Even though my garden is only 12′ x 24′ and has only three tomato plants in it, which, including trips to the farmer’s market (which I would never want to stop doing), is plenty for us; and even though our mint is out there in a pot and there are only two Swiss chard

 

plants and one big clump of flat-leaf parsley; when we pull out the shovel and dig a hole, or plant tiny seeds, we like to think we have a little farmer blood in us.  Of course that’s ridiculous, when you think of the work done by a real farmer, but we like to think it anyway.  We have a barn you know.  So what if it “came with the house.” And, more proof of farmer credentials, we make compost.  Here it is . . .

I think this photo looks healthier and possibly more delicious than some dinners I’ve had! Except for the egg shells. 🙂  I was permanently hooked on composting when I saw the difference in my tomato plants and roses, those grown with compost, vs those not. Night and day.  So we keep this soup pot (with a lid) underneath our sink and into it goes all our fruit and vegetable peels, egg shells, & coffee grounds. It’s green – green – green, saves money, makes you feel like a good person, makes your garden beautiful. I’ll give you a link at the bottom of this post, for a web site that gives composting info — it’s so easy, even we busy farmers can do it.

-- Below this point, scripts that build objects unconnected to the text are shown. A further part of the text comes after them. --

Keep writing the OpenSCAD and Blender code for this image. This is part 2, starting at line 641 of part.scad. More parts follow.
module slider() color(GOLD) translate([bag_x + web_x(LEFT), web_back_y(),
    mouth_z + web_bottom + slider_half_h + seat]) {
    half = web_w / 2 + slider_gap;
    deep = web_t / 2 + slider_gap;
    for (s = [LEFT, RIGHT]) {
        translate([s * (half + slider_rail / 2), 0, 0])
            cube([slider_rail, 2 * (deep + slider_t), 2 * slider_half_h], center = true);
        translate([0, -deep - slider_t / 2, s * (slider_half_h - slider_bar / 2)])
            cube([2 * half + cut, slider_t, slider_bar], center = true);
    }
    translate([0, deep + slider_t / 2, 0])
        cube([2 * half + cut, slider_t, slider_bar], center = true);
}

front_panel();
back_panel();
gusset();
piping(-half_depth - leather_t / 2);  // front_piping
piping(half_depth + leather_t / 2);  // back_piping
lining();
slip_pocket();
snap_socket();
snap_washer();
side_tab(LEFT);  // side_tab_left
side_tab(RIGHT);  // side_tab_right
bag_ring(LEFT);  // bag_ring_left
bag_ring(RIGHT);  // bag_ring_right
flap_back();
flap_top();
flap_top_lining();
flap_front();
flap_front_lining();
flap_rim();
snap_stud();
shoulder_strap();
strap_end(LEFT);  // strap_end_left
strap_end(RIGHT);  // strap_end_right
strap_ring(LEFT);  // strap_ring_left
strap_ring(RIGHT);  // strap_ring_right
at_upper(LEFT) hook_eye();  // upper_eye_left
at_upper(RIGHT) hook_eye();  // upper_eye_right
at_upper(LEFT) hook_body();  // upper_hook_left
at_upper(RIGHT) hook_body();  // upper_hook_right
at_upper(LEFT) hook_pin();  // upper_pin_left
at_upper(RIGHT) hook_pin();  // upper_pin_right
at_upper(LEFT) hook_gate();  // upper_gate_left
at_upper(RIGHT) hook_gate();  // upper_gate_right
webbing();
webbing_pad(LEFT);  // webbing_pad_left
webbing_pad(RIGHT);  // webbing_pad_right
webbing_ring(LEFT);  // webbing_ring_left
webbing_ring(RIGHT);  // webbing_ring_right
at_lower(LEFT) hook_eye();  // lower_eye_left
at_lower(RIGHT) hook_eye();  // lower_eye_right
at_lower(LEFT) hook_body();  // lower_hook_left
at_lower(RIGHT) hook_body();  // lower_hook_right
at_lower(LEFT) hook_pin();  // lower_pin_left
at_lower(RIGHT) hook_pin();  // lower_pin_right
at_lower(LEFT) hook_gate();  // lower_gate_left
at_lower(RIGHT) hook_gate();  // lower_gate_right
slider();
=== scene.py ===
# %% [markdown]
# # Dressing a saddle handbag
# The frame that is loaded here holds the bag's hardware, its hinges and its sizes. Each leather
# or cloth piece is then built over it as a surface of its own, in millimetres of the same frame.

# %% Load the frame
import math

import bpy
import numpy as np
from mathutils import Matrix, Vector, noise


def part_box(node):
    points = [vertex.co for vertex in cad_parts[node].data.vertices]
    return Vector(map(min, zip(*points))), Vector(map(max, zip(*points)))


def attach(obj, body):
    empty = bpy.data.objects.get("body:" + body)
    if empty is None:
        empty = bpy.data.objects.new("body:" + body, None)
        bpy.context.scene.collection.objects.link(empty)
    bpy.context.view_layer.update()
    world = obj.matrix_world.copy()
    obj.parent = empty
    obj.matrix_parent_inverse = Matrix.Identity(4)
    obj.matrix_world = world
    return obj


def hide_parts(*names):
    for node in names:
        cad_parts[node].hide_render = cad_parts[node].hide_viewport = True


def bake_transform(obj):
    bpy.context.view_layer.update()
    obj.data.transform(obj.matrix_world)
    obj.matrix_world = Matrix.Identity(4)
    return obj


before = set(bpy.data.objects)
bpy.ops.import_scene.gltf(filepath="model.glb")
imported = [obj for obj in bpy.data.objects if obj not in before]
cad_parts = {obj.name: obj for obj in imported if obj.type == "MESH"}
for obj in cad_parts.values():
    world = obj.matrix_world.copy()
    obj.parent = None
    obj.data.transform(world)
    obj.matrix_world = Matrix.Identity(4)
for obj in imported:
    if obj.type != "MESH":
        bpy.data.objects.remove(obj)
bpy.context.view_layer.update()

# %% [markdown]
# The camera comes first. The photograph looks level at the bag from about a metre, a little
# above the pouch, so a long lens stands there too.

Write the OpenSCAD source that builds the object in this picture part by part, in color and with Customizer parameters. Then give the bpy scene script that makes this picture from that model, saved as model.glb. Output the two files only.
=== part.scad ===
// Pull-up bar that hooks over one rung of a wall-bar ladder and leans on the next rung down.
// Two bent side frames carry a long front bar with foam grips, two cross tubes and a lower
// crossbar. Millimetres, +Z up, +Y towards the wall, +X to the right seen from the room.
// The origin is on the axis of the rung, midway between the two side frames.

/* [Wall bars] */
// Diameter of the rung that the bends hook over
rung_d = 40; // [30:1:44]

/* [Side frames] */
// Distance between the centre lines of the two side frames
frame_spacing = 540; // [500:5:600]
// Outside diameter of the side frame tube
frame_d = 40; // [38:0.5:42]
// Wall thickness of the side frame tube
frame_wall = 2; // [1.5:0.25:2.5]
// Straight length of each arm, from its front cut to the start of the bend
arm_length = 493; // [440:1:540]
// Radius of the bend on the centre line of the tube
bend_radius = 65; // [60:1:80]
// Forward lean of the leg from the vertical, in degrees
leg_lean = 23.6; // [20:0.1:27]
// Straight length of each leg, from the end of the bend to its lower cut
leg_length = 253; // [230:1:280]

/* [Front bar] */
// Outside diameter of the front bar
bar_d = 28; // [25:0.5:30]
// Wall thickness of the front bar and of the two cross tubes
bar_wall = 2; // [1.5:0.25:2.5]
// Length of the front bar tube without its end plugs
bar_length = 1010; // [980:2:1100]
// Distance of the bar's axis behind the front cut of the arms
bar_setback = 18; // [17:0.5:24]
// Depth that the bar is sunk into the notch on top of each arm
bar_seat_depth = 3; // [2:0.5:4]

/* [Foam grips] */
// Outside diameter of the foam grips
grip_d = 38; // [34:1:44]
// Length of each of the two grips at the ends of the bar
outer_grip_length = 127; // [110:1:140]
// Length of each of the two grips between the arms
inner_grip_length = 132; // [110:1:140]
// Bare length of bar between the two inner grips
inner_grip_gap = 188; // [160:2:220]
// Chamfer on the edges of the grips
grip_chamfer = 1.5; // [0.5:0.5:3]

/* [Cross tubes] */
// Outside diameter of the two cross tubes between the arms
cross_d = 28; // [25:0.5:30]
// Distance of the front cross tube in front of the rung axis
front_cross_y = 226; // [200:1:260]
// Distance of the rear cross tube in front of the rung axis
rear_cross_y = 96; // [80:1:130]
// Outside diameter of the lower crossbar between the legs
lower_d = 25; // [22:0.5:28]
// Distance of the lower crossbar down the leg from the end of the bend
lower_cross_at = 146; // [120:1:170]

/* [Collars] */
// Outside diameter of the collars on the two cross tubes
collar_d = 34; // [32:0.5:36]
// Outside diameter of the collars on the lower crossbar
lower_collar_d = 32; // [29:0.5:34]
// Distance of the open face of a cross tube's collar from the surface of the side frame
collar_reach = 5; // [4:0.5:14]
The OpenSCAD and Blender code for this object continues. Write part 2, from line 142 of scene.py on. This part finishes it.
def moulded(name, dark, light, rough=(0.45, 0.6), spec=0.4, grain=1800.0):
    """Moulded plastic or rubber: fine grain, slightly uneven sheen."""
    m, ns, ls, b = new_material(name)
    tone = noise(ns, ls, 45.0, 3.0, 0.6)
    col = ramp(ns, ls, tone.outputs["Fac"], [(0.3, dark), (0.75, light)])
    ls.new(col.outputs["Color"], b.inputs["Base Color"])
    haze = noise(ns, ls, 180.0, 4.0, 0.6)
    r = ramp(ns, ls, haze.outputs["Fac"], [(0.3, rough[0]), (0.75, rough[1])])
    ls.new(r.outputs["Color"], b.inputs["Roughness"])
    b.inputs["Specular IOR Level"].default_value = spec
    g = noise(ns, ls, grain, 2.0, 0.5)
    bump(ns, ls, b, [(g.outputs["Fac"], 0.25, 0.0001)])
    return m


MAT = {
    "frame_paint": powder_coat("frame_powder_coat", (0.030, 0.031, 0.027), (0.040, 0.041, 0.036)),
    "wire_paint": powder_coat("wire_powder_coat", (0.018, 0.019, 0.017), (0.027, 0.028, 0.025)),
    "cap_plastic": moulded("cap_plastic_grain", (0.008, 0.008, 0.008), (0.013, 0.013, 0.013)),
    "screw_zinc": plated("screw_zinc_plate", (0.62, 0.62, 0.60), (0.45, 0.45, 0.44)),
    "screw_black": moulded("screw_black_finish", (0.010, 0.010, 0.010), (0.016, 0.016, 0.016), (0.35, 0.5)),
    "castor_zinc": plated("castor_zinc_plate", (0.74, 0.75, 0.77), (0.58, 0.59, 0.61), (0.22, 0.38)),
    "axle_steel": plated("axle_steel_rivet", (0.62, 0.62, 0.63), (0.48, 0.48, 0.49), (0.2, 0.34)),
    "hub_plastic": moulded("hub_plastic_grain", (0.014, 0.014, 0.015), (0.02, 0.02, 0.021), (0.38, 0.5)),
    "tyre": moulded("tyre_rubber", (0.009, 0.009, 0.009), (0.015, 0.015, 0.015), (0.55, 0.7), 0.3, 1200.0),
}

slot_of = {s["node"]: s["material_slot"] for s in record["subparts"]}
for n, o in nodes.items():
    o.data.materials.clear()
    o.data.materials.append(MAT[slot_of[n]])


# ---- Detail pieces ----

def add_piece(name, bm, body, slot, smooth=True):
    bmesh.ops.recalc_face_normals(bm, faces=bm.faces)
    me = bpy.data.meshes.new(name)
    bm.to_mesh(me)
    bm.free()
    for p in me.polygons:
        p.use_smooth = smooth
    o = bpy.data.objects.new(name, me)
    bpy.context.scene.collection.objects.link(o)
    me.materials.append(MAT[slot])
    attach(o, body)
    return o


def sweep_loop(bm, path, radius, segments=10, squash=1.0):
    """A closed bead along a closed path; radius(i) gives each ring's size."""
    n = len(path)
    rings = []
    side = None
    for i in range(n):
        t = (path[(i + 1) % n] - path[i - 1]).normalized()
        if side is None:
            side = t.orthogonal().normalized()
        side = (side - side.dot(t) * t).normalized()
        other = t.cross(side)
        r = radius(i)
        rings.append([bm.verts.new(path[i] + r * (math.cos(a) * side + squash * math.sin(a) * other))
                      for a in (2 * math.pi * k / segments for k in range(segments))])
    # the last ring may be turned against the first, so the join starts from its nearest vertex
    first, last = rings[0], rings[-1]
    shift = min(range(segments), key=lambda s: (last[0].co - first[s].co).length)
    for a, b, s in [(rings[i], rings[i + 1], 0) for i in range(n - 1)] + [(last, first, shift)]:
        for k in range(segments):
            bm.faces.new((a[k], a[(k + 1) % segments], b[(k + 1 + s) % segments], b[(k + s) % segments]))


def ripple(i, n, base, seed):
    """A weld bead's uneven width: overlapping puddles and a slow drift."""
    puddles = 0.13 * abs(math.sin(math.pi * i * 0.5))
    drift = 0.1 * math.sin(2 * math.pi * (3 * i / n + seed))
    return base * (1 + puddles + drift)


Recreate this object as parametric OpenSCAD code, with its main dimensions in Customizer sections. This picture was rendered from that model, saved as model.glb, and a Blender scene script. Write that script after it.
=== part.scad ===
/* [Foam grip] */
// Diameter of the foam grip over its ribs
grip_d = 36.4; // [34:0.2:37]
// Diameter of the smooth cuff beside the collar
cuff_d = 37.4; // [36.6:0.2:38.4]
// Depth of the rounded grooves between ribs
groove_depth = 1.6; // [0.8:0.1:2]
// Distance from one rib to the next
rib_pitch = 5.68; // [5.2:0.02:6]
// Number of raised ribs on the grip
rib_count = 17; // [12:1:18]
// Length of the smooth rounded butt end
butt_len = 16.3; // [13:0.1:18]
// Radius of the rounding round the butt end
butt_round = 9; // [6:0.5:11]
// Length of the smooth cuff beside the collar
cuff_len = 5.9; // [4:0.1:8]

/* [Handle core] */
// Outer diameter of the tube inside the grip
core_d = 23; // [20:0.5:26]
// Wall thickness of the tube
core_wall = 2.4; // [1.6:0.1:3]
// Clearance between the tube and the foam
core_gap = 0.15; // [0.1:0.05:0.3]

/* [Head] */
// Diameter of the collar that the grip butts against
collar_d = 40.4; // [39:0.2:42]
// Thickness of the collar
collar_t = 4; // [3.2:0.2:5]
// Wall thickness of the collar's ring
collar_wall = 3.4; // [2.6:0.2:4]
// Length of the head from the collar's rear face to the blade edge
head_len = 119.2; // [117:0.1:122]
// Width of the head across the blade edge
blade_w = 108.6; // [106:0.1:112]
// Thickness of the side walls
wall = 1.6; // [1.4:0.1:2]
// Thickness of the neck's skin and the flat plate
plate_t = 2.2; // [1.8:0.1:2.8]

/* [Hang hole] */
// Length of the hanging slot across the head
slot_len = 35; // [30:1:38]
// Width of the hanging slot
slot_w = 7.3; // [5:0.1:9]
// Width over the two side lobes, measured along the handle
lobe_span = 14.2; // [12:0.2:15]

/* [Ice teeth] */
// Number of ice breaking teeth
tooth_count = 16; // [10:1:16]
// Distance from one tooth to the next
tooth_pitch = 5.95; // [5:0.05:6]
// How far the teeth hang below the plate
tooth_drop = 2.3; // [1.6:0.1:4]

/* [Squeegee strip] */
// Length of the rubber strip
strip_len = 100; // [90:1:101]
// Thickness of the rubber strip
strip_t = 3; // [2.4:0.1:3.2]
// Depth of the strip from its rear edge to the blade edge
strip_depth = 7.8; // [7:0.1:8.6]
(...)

This year our compost heap took off in new unexpected ways.  This grew all by itself. First grass grew, then this mountain of what we can see now is squash. We keep going out to admire it, Joe calls to me through the kitchen window from the barn, “Have you LOOKED at the compost heap lately?”  I think it’s only going to get bigger.  I hear thunder right this moment, that means rain, and these things LOVE rain!

It’s taller than the back of the arbor! Some might think we should weed it; but not us. Crazy talk. It’s done so well as is, why fool around with Mother Nature. We feel a little sorry for our neighbors that are about to be inundated with free squash.  We see these plants as a kind of evidence at a crime scene. The questions are (were) — where’d it come from and what kind of squash is it?  The prayer was, please don’t let it be zucchini. We’ve done zucchini, we’ve been eaten alive by zucchini, we know what one little zucchini plant is capable of.  The other day, wandering through my photos, we solved the crime. Aha!  This is our compost heap late last fall; the culprits look so picturesque and innocent just sitting there:

Nature has done her magic and we’re pretty sure what we have is a pumpkin patch!  See what I mean about things grown in compost! We are pumpkin farmers.  This is the best looking crop of anything we’ve ever grown.  So here’s to all of us farmers . . .

Let the wealthy and great

Roll in splender and state,
I envy them not, I declare it.
I eat my own lamb,
My own chickens and ham;
I shear my own fleece and I wear it.
I have lawns; I have bowers;
I have fruits; I have flowers;
The lark is my morning alarmer.
So you jolly boys now,
Here’s God bless the plough,
Long life and success to the farmer!
This quote was in one of my Beatrix Potter books: I thought you jolly boys might enjoy it as much as me.